Workers with a disability should be entitled to be paid the same Superannuation as able bodied and able minded workers irrespective of the Supported Employees Services Award 2020, or the Supported Wage System. Yet, they are not.

The Supported Employees Services Award 2020, and the Supported Wage System in Australia governs how disabled workers are paid in their employment. The Fair Work Act 2009 gives employers via those instruments the power to pay less than the minimum wage.

In a nutshell, workers with a disability are generally paid considerably less than the minimum wage due to the above industrial instruments.

The Fair Work Act 2009 specifically allows for this, and in fairness does so to incentivise employers to employ those that may otherwise struggle to secure employment, permanent or otherwise.

There is a formula within the above industrial instruments that determines a disabled workers ‘productiveness’ and so the unproductive component is essentially deducted from their overall wage.

As I am writing this, the current Federal minimum wage for those without a disability in Australia is $915.90 per week (or $47,626.80 per annum).

The minimum wage for a disabled worker after deductions under the industrial instruments mentioned, can be as low as $3.01 per hour, or $106.00 a week, or $5,477.08 per annum.

That explanation is a dramatic simplification of a complex and regulated process, and so it may seem unexpected that this is not the issue that prompts me to write this article, though no doubt it is an article unto itself.

Instead, my concern is that workers with a disability, earning less than the minimum wage, are also receiving much less superannuation due to their wage being less than the Federal minimum wage.
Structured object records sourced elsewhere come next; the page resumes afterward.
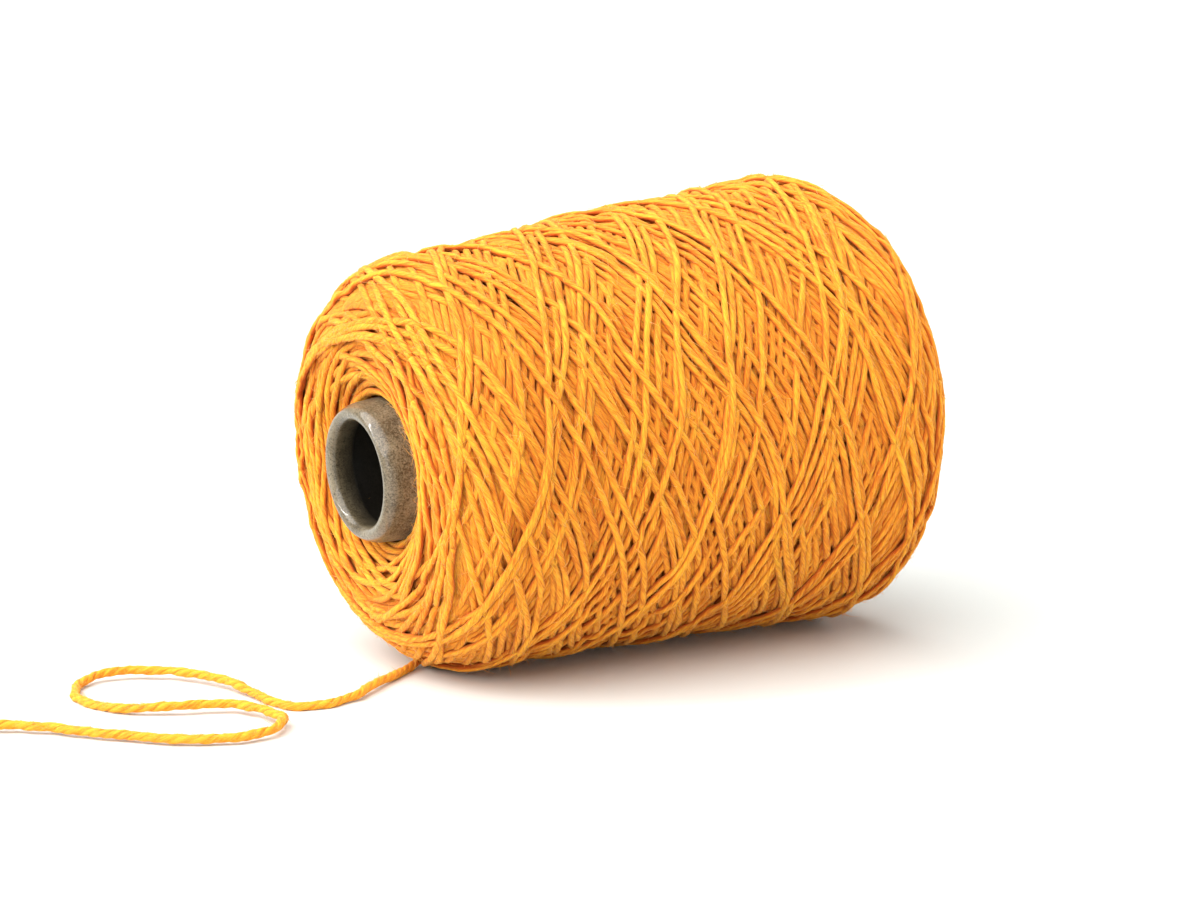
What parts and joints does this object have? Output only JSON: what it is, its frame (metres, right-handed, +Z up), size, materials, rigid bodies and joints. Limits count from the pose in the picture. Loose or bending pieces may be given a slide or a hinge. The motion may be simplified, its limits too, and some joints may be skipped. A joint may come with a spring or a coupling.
{
  "type": "cone of yarn",
  "caption": "Yarn cross-wound on a hollow card cone, lying on its side with its loose end trailing in front.",
  "frame": {"origin": "on the surface it rests on, under the middle of the box round the core and the winding, with the loose end left out", "axes": "+X from the cone's nose to its base along the surface, +Z up; the loose end leaves under the nose end, toward -X and -Y"},
  "size_m": [0.3012, 0.1394, 0.1392],
  "materials": {
    "yarn": "matte, softly fuzzy plied yarn, marigold orange",
    "card": "grey-brown card with fine specks, burnished to a low gloss at the rolled nose"
  },
  "bodies": {
    "root": {"core": "card", "wound_yarn": "yarn", "yarn_tail": "yarn"}
  },
  "joints": []
}
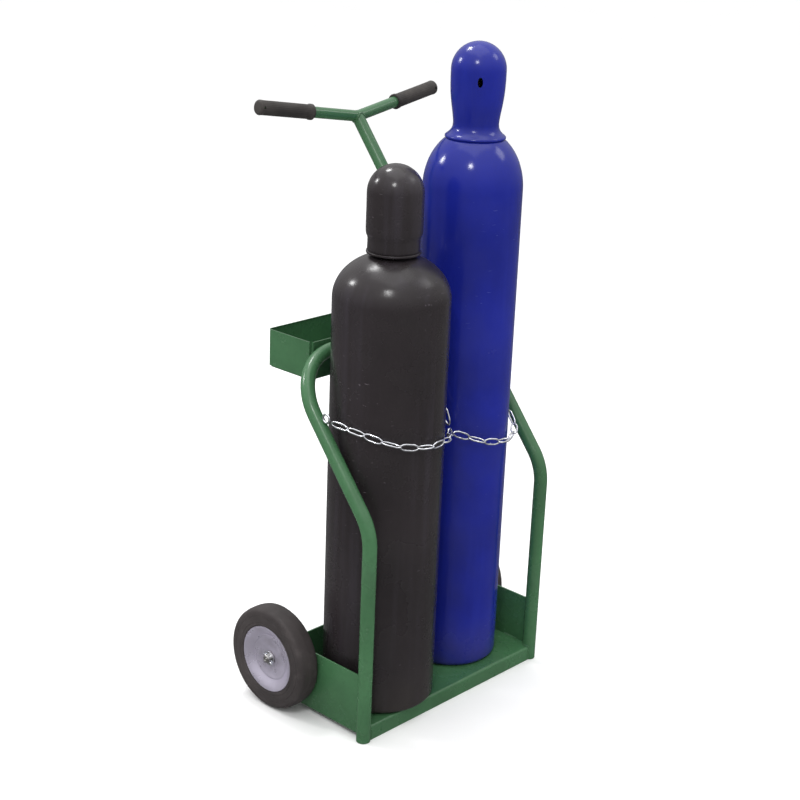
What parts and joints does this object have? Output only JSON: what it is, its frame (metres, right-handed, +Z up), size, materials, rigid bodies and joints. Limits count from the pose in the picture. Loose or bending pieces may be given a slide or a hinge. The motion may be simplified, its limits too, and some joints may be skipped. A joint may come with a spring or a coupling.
{
  "type": "oxy acetylene torch cart",
  "caption": "Two-wheeled hand cart with a sheet base tray, bent-tube frame, leaning T handle and tool tray, holding a tall oxygen and a shorter acetylene cylinder, capped and chained.",
  "frame": {"origin": "on the ground, at the bottom centre of the whole cart's bounding box", "axes": "+Z up; +Y to the rear, where the handle and tool tray are; +X along the axle, to the right of someone who stands at the open front and looks at the cart"},
  "size_m": [0.553, 0.3688, 1.1815],
  "materials": {
    "green_paint": "semi-gloss enamel",
    "acetylene_paint": "semi-gloss enamel",
    "oxygen_paint": "gloss enamel",
    "tyre_rubber": "moulded solid rubber",
    "grip_rubber": "moulded rubber",
    "wheel_disc_paint": "silver-lavender enamel",
    "zinc_plate": "bright zinc plate",
    "bare_steel": "turned steel",
    "brass": "forged and turned brass",
    "nylon_bush": "moulded"
  },
  "bodies": {
    "cart_frame": {"frame_hoop": "green_paint", "floor_plate": "green_paint", "rear_plate": "green_paint", "left_side_plate": "green_paint", "right_side_plate": "green_paint", "mast_tube": "green_paint", "handle_bar": "green_paint", "left_grip": "grip_rubber", "right_grip": "grip_rubber", "tool_tray": "green_paint", "axle": "bare_steel", "left_cotter_pin": "zinc_plate", "right_cotter_pin": "zinc_plate", "left_axle_washer": "zinc_plate", "right_axle_washer": "zinc_plate", "left_axle_spacer": "zinc_plate", "right_axle_spacer": "zinc_plate", "left_chain_eye": "zinc_plate", "right_chain_eye": "zinc_plate", "mast_chain_eye": "zinc_plate", "chain_ring": "zinc_plate", "chain_left_span": "zinc_plate", "chain_right_span": "zinc_plate", "chain_centre_span": "zinc_plate"},
    "left_wheel": {"left_tyre": "tyre_rubber", "left_outer_disc": "wheel_disc_paint", "left_inner_disc": "wheel_disc_paint", "left_hub_sleeve": "bare_steel", "left_hub_bush": "nylon_bush"},
    "right_wheel": {"right_tyre": "tyre_rubber", "right_outer_disc": "wheel_disc_paint", "right_inner_disc": "wheel_disc_paint", "right_hub_sleeve": "bare_steel", "right_hub_bush": "nylon_bush"},
    "acetylene_cylinder": {"acetylene_cylinder_shell": "acetylene_paint", "acetylene_neck_ring": "acetylene_paint", "acetylene_valve_body": "brass", "acetylene_safety_plug": "brass", "acetylene_bonnet_nut": "brass"},
    "acetylene_handwheel": {"acetylene_valve_spindle": "bare_steel", "acetylene_handwheel": "zinc_plate", "acetylene_handwheel_nut": "zinc_plate"},
    "acetylene_cap": {"acetylene_cap": "acetylene_paint"},
    "oxygen_cylinder": {"oxygen_cylinder_shell": "oxygen_paint", "oxygen_neck_ring": "oxygen_paint", "oxygen_valve_body": "brass", "oxygen_safety_plug": "brass", "oxygen_bonnet_nut": "brass"},
    "oxygen_handwheel": {"oxygen_valve_spindle": "bare_steel", "oxygen_handwheel": "green_paint", "oxygen_handwheel_nut": "zinc_plate"},
    "oxygen_cap": {"oxygen_cap": "oxygen_paint"}
  },
  "joints": [
    {"name": "left_wheel_spin", "type": "hinge", "parent": "cart_frame", "child": "left_wheel", "pos_m": [-0.25475, 0.0561, 0.096], "axis": [1, 0, 0], "continuous": true},
    {"name": "right_wheel_spin", "type": "hinge", "parent": "cart_frame", "child": "right_wheel", "pos_m": [0.25475, 0.0561, 0.096], "axis": [1, 0, 0], "continuous": true},
    {"name": "acetylene_cylinder_lift", "type": "slide", "parent": "cart_frame", "child": "acetylene_cylinder", "axis": [0, 0, 1], "range_m": [0, 0.6]},
    {"name": "acetylene_cap_lift", "type": "slide", "parent": "acetylene_cylinder", "child": "acetylene_cap", "axis": [0, 0, 1], "range_m": [0, 0.2]},
    {"name": "acetylene_valve_turn", "type": "hinge", "parent": "acetylene_cylinder", "child": "acetylene_handwheel", "pos_m": [-0.1125, -0.0676, 0.944], "axis": [0, 0, 1], "range_deg": [0, 540]},
    {"name": "oxygen_cylinder_lift", "type": "slide", "parent": "cart_frame", "child": "oxygen_cylinder", "axis": [0, 0, 1], "range_m": [0, 0.6]},
    {"name": "oxygen_cap_lift", "type": "slide", "parent": "oxygen_cylinder", "child": "oxygen_cap", "axis": [0, 0, 1], "range_m": [0, 0.2]},
    {"name": "oxygen_valve_turn", "type": "hinge", "parent": "oxygen_cylinder", "child": "oxygen_handwheel", "pos_m": [0.107, -0.0456, 1.124], "axis": [0, 0, 1], "range_deg": [0, 1080]}
  ]
}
Workers in Australia receive 11.5% of their wage as superannuation guarantee. The exceptions are those that are under 18 years old and working less than 30 hours a week – another article for another day.

Critically, (and this is where I need your attention) a disabled worker earning $3.01 per hour, who works a full-time job for 12 months would be paid $633.88 per annum as superannuation, whereas the same person working a similar job on the Federal minimum wage would accrue $5,512.00 per annum.

Obviously, that amount varies depending on the ability to perform, or in other words, the extent of the disability. The greater the disability, the less they received as a wage, but importantly, the less they received in superannuation.

The solution?

Pay Superannuation to disabled workers at the rate of 11.5% of the minimum wage, or the minimum Award amount, whichever is greater.

The salary can remain (for now anyway) at the rate determined under the industrial instruments referred to above.

Whether this payment is made entirely by the Federal Government, by the employer, or there is a contribution from the employer as co-contribution, is likely a subject of further consideration but is there seriously an argument against such a move? I suspect not.

The pride and comfort in watching your superannuation grow should not operate to the exclusion of our disabled workforce, after all we must always have as our primary goal, to advance Australia fair.